Why Donald Trump’s love affair with tariffs will only end badly

There’s one word which is top of mind for economic policymakers around the world: tariffs.

No prize for guessing why. Donald Trump has repeatedly claimed that protectionism is a way to make America great again, no matter the cost to the global economy or the American consumer.

He has threatened to impose a blanket tariff of up to 20 per cent on all foreign imports, rising to 60 per cent for imports from China.

A lot of ink has been spilt trying to work out what impact this will have on the global economy. To cut a long story short, nobody knows exactly what will happen – but it is not going to be good.

Back of the envelope calculations from the International Monetary Fund (which means it’s a good envelope) suggests that a trade war prompted by Trump’s tariffs could knock the equivalent of the French and German economies off global GDP.

The appointment of Scott Bessant as Treasury Secretary has soothed market fears for now, but analysts at Capital Economics said it was unlikely to signal a completely new direction in trade policy.

“This is Trump’s world, while the rest of us, including his cabinet, just live in it. We still expect Trump to move relatively quickly next year to impose tariffs,” Paul Ashworth, chief North America economist at the consultancy, said.

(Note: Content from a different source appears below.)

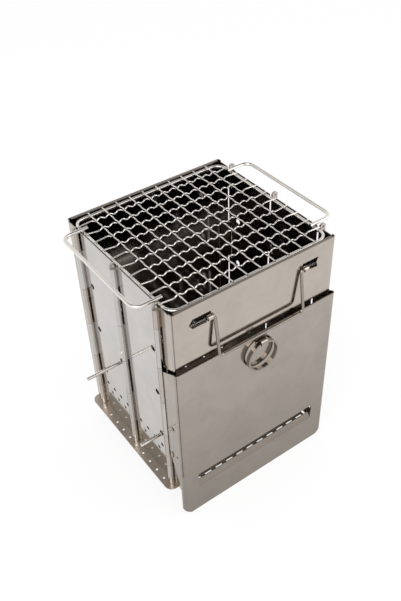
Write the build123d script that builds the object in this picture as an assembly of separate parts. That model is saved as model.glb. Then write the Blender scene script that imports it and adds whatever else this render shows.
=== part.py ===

So why does Trump appear so determined to impose tariffs?

On one level we know why. Trump wants to think of himself as a master deal-maker. The threat of tariffs is therefore just a bargaining chip to bring partners to the negotiating table.

We know what he wants too. He wants to cajole European economies into meeting their NATO spending commitments and to contain China’s growing influence.

But Trump also has a completely unorthodox view of trade in which there are always winners and losers, a view – known as mercantilism – that went out of fashion about 300 years ago.

Mercantilists in the early modern period essentially believed that exports should be maximised, forcefully if necessary, and imports minimised through the use of tariffs. This would help to maximise an economy’s share of global wealth, which was assumed to be relatively fixed.

Unsurprisingly, this view of the economy was a contributing factor to the period of intense European military competition and colonial expansion, as rival economies sought new markets for their exports.

Clearly there are differences between Trump’s view and early modern European economists, but fundamentally he does think that trade is zero-sum. For him, the fact that the US has a massive trade deficit with China and Germany is a sign that it is ‘losing’ trade.

As Kallum Pickering, chief economist at Peel Hunt, explained: “The major problem with Trump’s penchant for tariffs is his apparent inclination to view trade deficits like losses on a corporate balance sheet.”

“This is misguided. Even though all deficits and surpluses must balance, global trade is not a zero-sum game,” he added.

In fact it is the opposite.

Trade enables the more efficient use of economic resources by allowing countries to specialise in areas in which they have a comparative advantage. This, in theory, should provide benefits to all participating economies.

Put another way, it’s hard to see how American consumers are ‘losing’ by importing lots of cheap goods from China.

Aside from the economics, proponents of protectionism argue that there’s a case to impose tariffs on the basis of national security interests, but it’s not clear this argument stacks up.

When mercantilism first went out of fashion in the late 18th century it was due to a combination of economic logic and political optimism. The hope was that increasing trade between nations around the world would result in perpetual peace.

As Immanuel Kant wrote in 1795, “the spirit of commerce sooner or later takes hold of every people, and it cannot exist side by side with war… Thus states find themselves compelled to promote the noble cause of peace, though not exactly from motives of morality.”

The modern version of Kant’s argument is the McDonald’s peace theory. Until Putin’s invasion of Georgia in 2008, no two countries with a McDonald’s had ever gone to war with each other.

The experience of the last few years has clearly shown that the most naive version of this argument is wrong. Trade does not necessarily promote peace.

But neither does that mean that the status quo ante will be any better. It is hard to see how a trade war will help to ease global tensions.

Trump’s economic policies will definitely be bad for the global economy, and there’s good reason to think they will pose a threat to global security too.